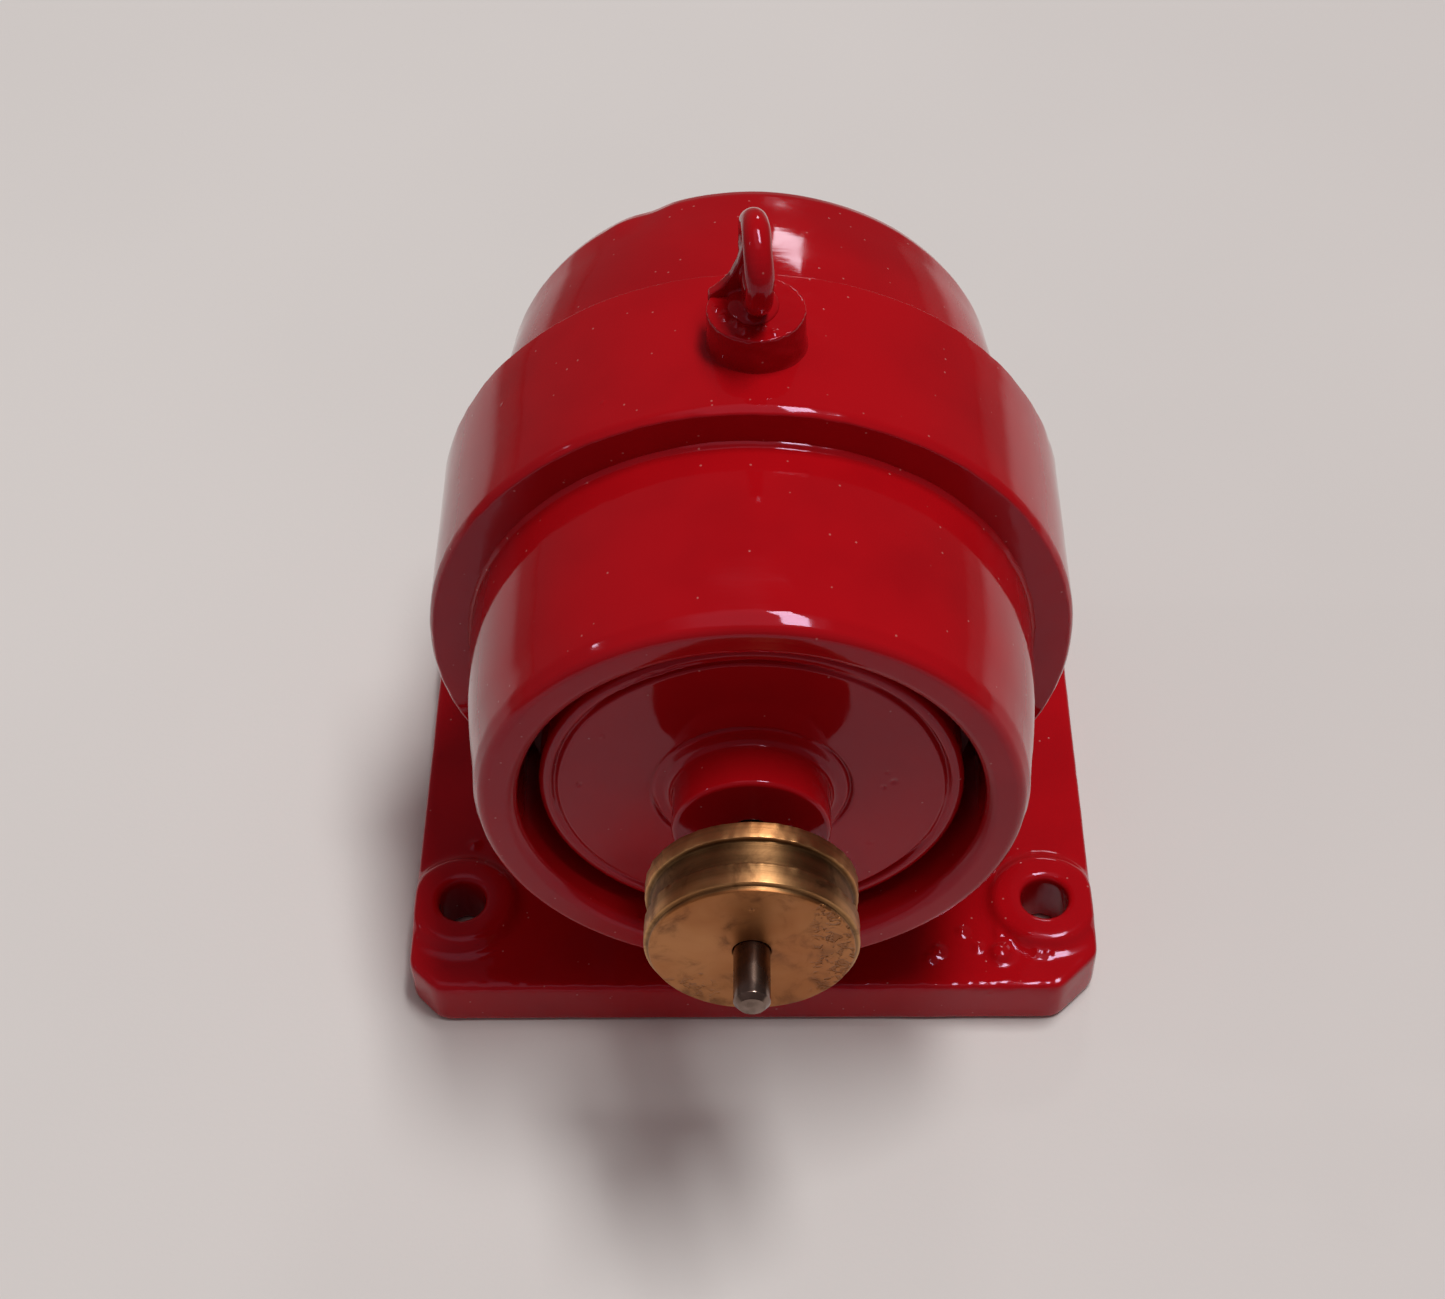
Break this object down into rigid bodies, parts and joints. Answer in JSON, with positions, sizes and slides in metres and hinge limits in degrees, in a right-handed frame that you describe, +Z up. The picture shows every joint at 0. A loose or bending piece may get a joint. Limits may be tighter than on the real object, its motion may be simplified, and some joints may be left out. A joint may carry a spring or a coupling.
{
  "type": "model dynamo",
  "caption": "Small red bench-top dynamo: two drums in a thick ring on a flat base, lifting eye on top, brass belt pulley on the front shaft.",
  "frame": {"origin": "centre of the base plate's underside", "axes": "+Z up, +Y to the back along the shaft axis (the pulley is at the front, -Y), +X to the right seen from the pulley"},
  "size_m": [0.0502, 0.0565, 0.0576],
  "materials": {
    "casing_enamel": "thick glossy red enamel over turned and milled metal",
    "pulley_brass": "turned, tarnished and handled",
    "shaft_steel": "ground steel, slightly dulled",
    "screw_steel": "blackened steel",
    "terminal_brass": "plain brass strip",
    "cap_plastic": "moulded black plastic",
    "packing_rubber": "dull black sheet rubber",
    "magnet_ferrite": "dark grey sintered ferrite",
    "clip_steel": "spring steel",
    "lamination_steel": "stacked electrical steel",
    "copper_wire": "enamelled copper wire",
    "commutator_copper": "copper, burnished where the brushes run",
    "bearing_bronze": "oil-filled sintered bronze",
    "spring_bronze": "phosphor bronze leaf",
    "brush_carbon": "carbon",
    "washer_fibre": "vulcanised fibre"
  },
  "bodies": {
    "casing": {"base_plate": "casing_enamel", "field_ring": "casing_enamel", "front_drum": "casing_enamel", "rear_drum": "casing_enamel", "eye_collar": "casing_enamel", "lifting_eye": "casing_enamel", "motor_can": "casing_enamel", "base_screw_left": "screw_steel", "base_screw_right": "screw_steel", "motor_sleeve": "packing_rubber", "motor_end_cap": "cap_plastic", "front_bush": "bearing_bronze", "rear_bush": "bearing_bronze", "magnet_left": "magnet_ferrite", "magnet_right": "magnet_ferrite", "magnet_clip": "clip_steel", "terminal_left": "terminal_brass", "terminal_right": "terminal_brass"},
    "rotor": {"shaft": "shaft_steel", "pulley": "pulley_brass", "armature_core": "lamination_steel", "winding_1": "copper_wire", "winding_2": "copper_wire", "winding_3": "copper_wire", "commutator_hub": "cap_plastic", "commutator_segment_1": "commutator_copper", "commutator_segment_2": "commutator_copper", "commutator_segment_3": "commutator_copper", "front_washer": "washer_fibre", "rear_washer": "washer_fibre"},
    "brush_left": {"brush_arm_left": "spring_bronze", "brush_left": "brush_carbon"},
    "brush_right": {"brush_arm_right": "spring_bronze", "brush_right": "brush_carbon"}
  },
  "joints": [
    {"name": "rotor_spin", "type": "hinge", "parent": "casing", "child": "rotor", "pos_m": [0, 0, 0.026], "axis": [0, 1, 0], "continuous": true},
    {"name": "brush_left_flex", "type": "hinge", "parent": "casing", "child": "brush_left", "pos_m": [-0.0055, 0.01, 0.018], "axis": [0, -1, 0], "range_deg": [0, 4], "stiffness_Nm_per_rad": 0.004, "springref_deg": -5.73},
    {"name": "brush_right_flex", "type": "hinge", "parent": "casing", "child": "brush_right", "pos_m": [0.0055, 0.01, 0.018], "axis": [0, 1, 0], "range_deg": [0, 4], "stiffness_Nm_per_rad": 0.004, "springref_deg": -5.73}
  ]
}
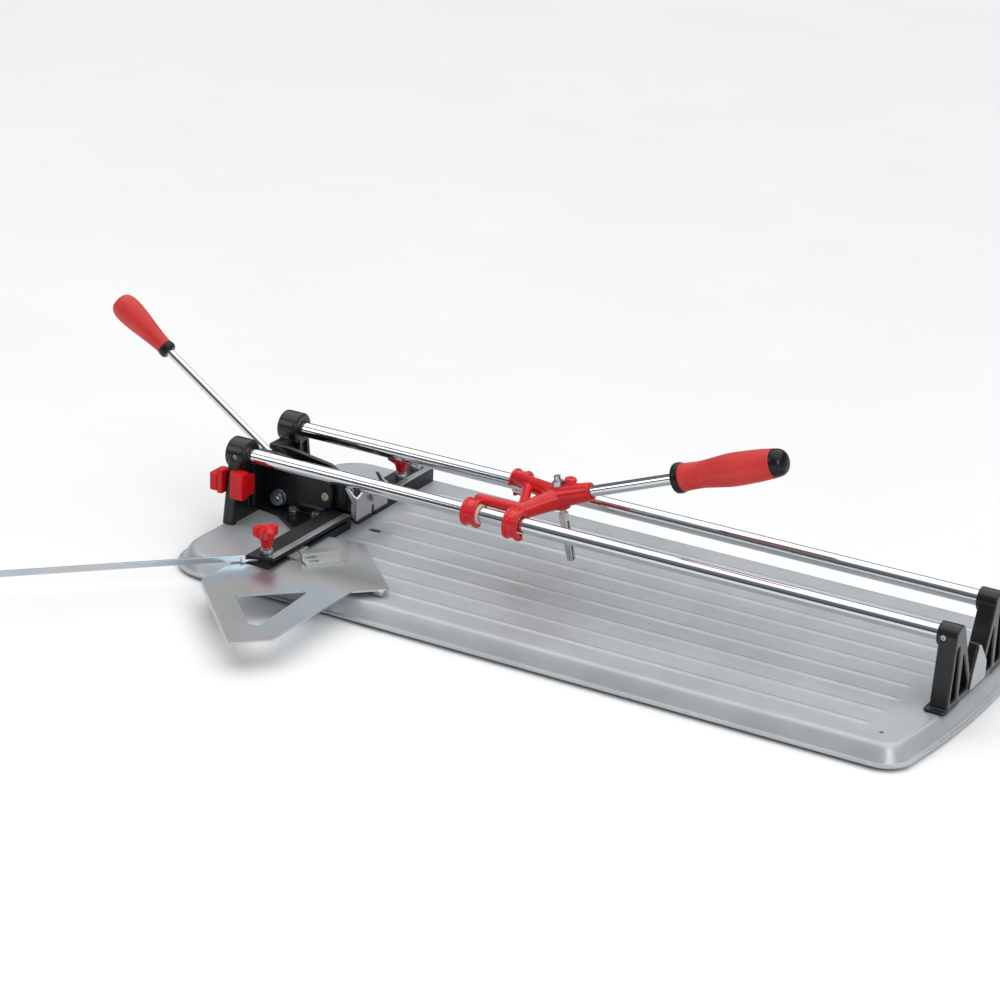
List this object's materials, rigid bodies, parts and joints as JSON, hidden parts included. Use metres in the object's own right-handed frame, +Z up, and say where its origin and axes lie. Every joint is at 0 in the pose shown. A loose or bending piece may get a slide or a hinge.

**Problem to solve**
Write out all the entries exactly.

**Task output**
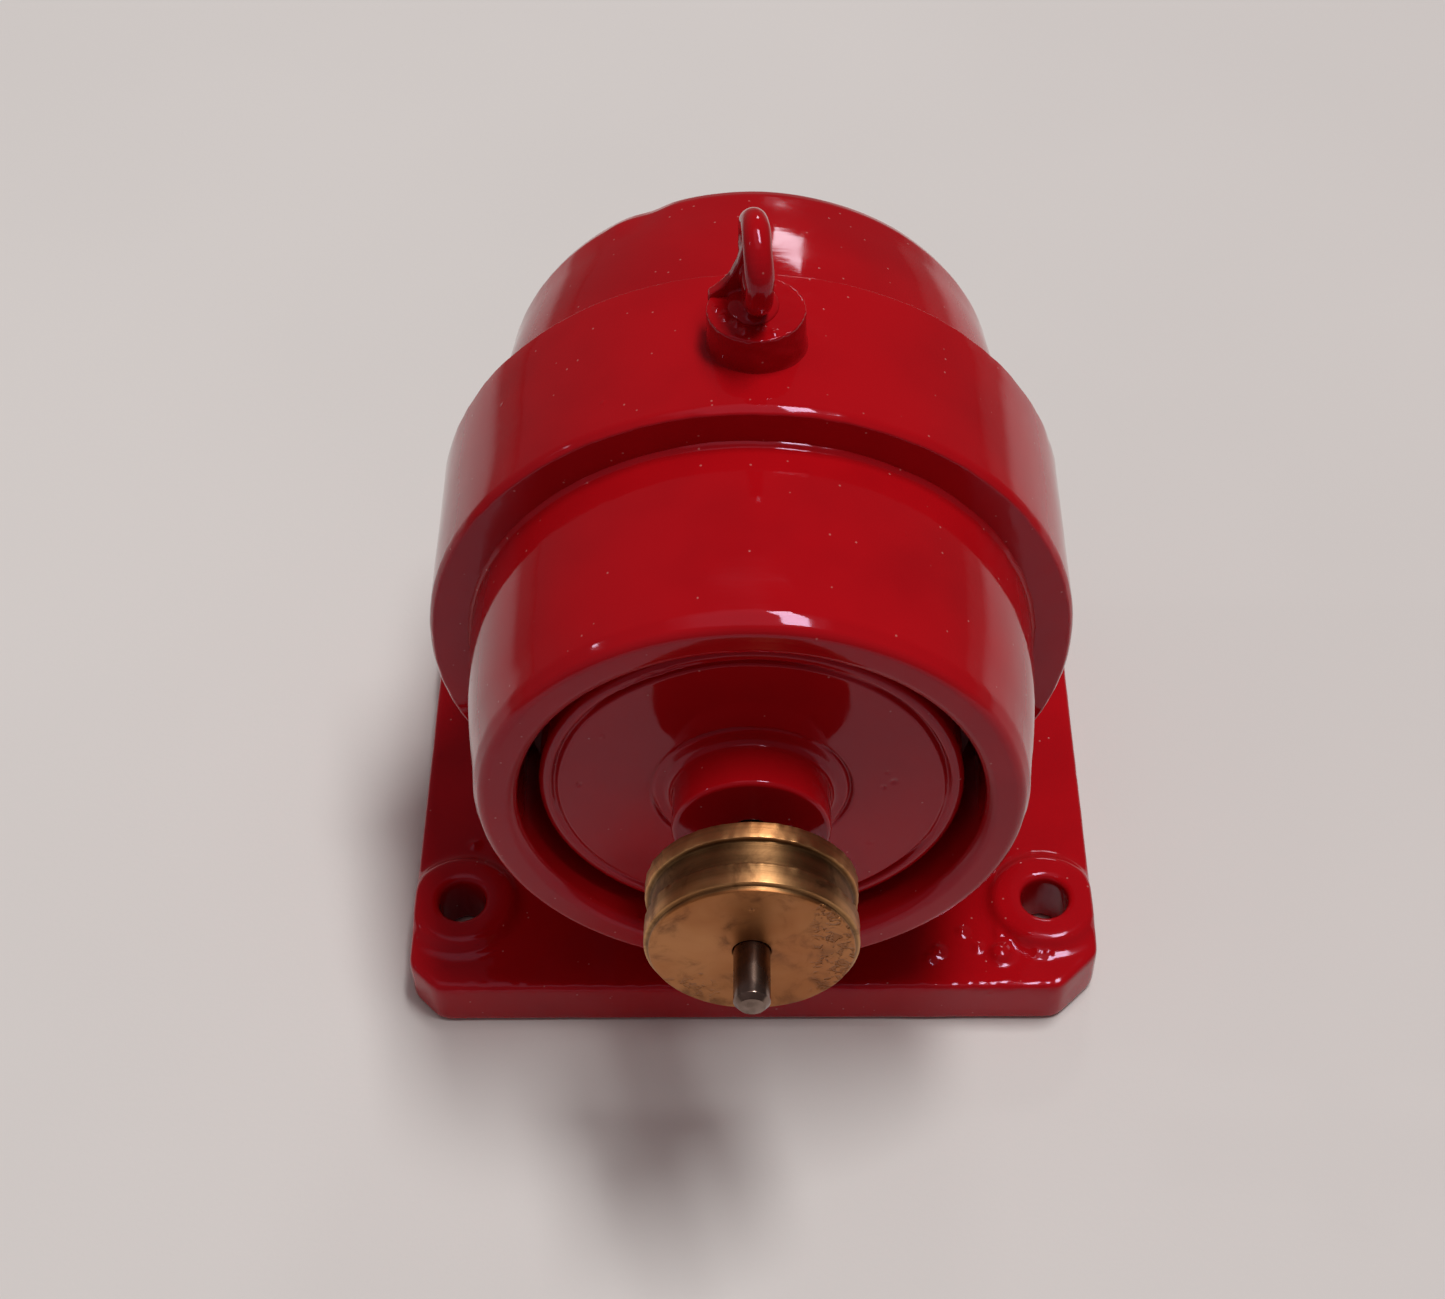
Break this object down into rigid bodies, parts and joints. Answer in JSON, with positions, sizes and slides in metres and hinge limits in degrees, in a right-handed frame that you describe, +Z up. The picture shows every joint at 0. A loose or bending piece may get a joint. Limits may be tighter than on the real object, its motion may be simplified, and some joints may be left out. A joint may carry a spring or a coupling.
{
  "type": "model dynamo",
  "caption": "Small red bench-top dynamo: two drums in a thick ring on a flat base, lifting eye on top, brass belt pulley on the front shaft.",
  "frame": {"origin": "centre of the base plate's underside", "axes": "+Z up, +Y to the back along the shaft axis (the pulley is at the front, -Y), +X to the right seen from the pulley"},
  "size_m": [0.0502, 0.0565, 0.0576],
  "materials": {
    "casing_enamel": "thick glossy red enamel over turned and milled metal",
    "pulley_brass": "turned, tarnished and handled",
    "shaft_steel": "ground steel, slightly dulled",
    "screw_steel": "blackened steel",
    "terminal_brass": "plain brass strip",
    "cap_plastic": "moulded black plastic",
    "packing_rubber": "dull black sheet rubber",
    "magnet_ferrite": "dark grey sintered ferrite",
    "clip_steel": "spring steel",
    "lamination_steel": "stacked electrical steel",
    "copper_wire": "enamelled copper wire",
    "commutator_copper": "copper, burnished where the brushes run",
    "bearing_bronze": "oil-filled sintered bronze",
    "spring_bronze": "phosphor bronze leaf",
    "brush_carbon": "carbon",
    "washer_fibre": "vulcanised fibre"
  },
  "bodies": {
    "casing": {"base_plate": "casing_enamel", "field_ring": "casing_enamel", "front_drum": "casing_enamel", "rear_drum": "casing_enamel", "eye_collar": "casing_enamel", "lifting_eye": "casing_enamel", "motor_can": "casing_enamel", "base_screw_left": "screw_steel", "base_screw_right": "screw_steel", "motor_sleeve": "packing_rubber", "motor_end_cap": "cap_plastic", "front_bush": "bearing_bronze", "rear_bush": "bearing_bronze", "magnet_left": "magnet_ferrite", "magnet_right": "magnet_ferrite", "magnet_clip": "clip_steel", "terminal_left": "terminal_brass", "terminal_right": "terminal_brass"},
    "rotor": {"shaft": "shaft_steel", "pulley": "pulley_brass", "armature_core": "lamination_steel", "winding_1": "copper_wire", "winding_2": "copper_wire", "winding_3": "copper_wire", "commutator_hub": "cap_plastic", "commutator_segment_1": "commutator_copper", "commutator_segment_2": "commutator_copper", "commutator_segment_3": "commutator_copper", "front_washer": "washer_fibre", "rear_washer": "washer_fibre"},
    "brush_left": {"brush_arm_left": "spring_bronze", "brush_left": "brush_carbon"},
    "brush_right": {"brush_arm_right": "spring_bronze", "brush_right": "brush_carbon"}
  },
  "joints": [
    {"name": "rotor_spin", "type": "hinge", "parent": "casing", "child": "rotor", "pos_m": [0, 0, 0.026], "axis": [0, 1, 0], "continuous": true},
    {"name": "brush_left_flex", "type": "hinge", "parent": "casing", "child": "brush_left", "pos_m": [-0.0055, 0.01, 0.018], "axis": [0, -1, 0], "range_deg": [0, 4], "stiffness_Nm_per_rad": 0.004, "springref_deg": -5.73},
    {"name": "brush_right_flex", "type": "hinge", "parent": "casing", "child": "brush_right", "pos_m": [0.0055, 0.01, 0.018], "axis": [0, 1, 0], "range_deg": [0, 4], "stiffness_Nm_per_rad": 0.004, "springref_deg": -5.73}
  ]
}
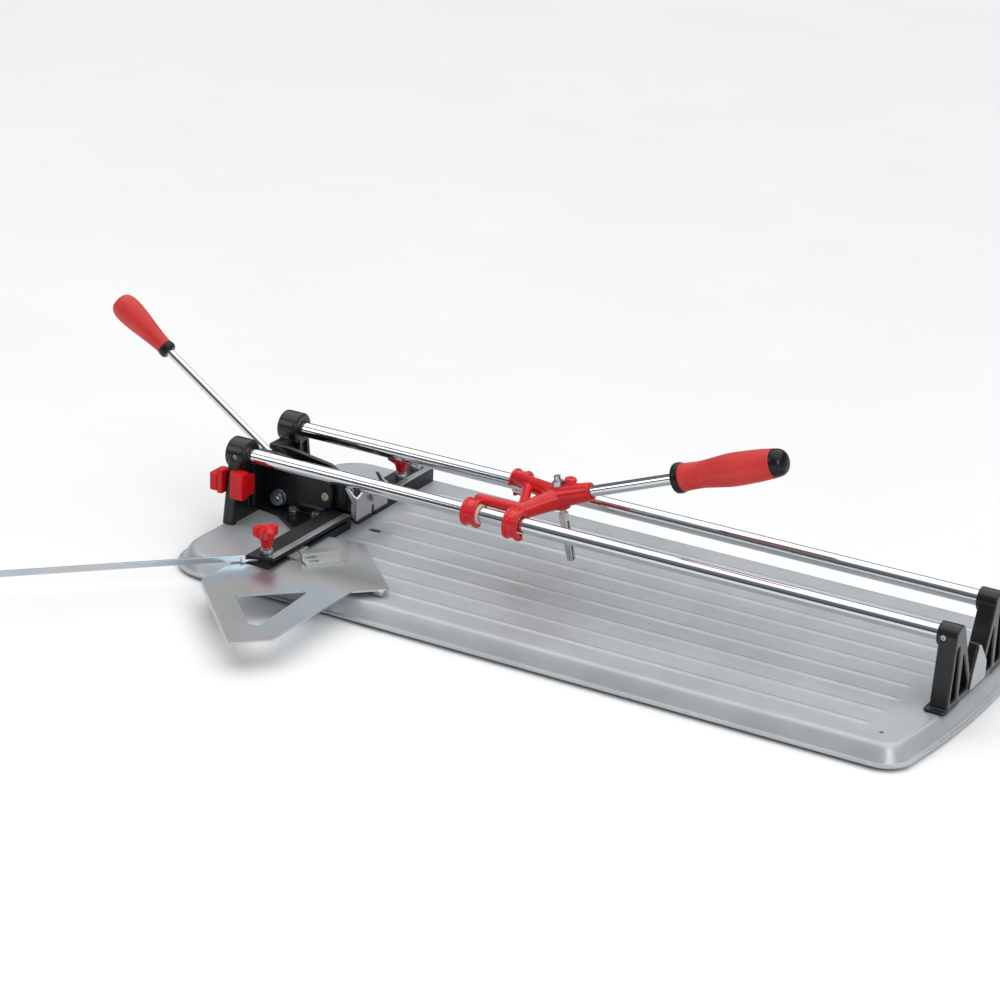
List this object's materials, rigid bodies, parts and joints as JSON, hidden parts included. Use metres in the object's own right-handed frame, +Z up, and say where its origin and axes lie. Every joint is at 0 in the pose shown. A loose or bending piece may get a slide or a hinge.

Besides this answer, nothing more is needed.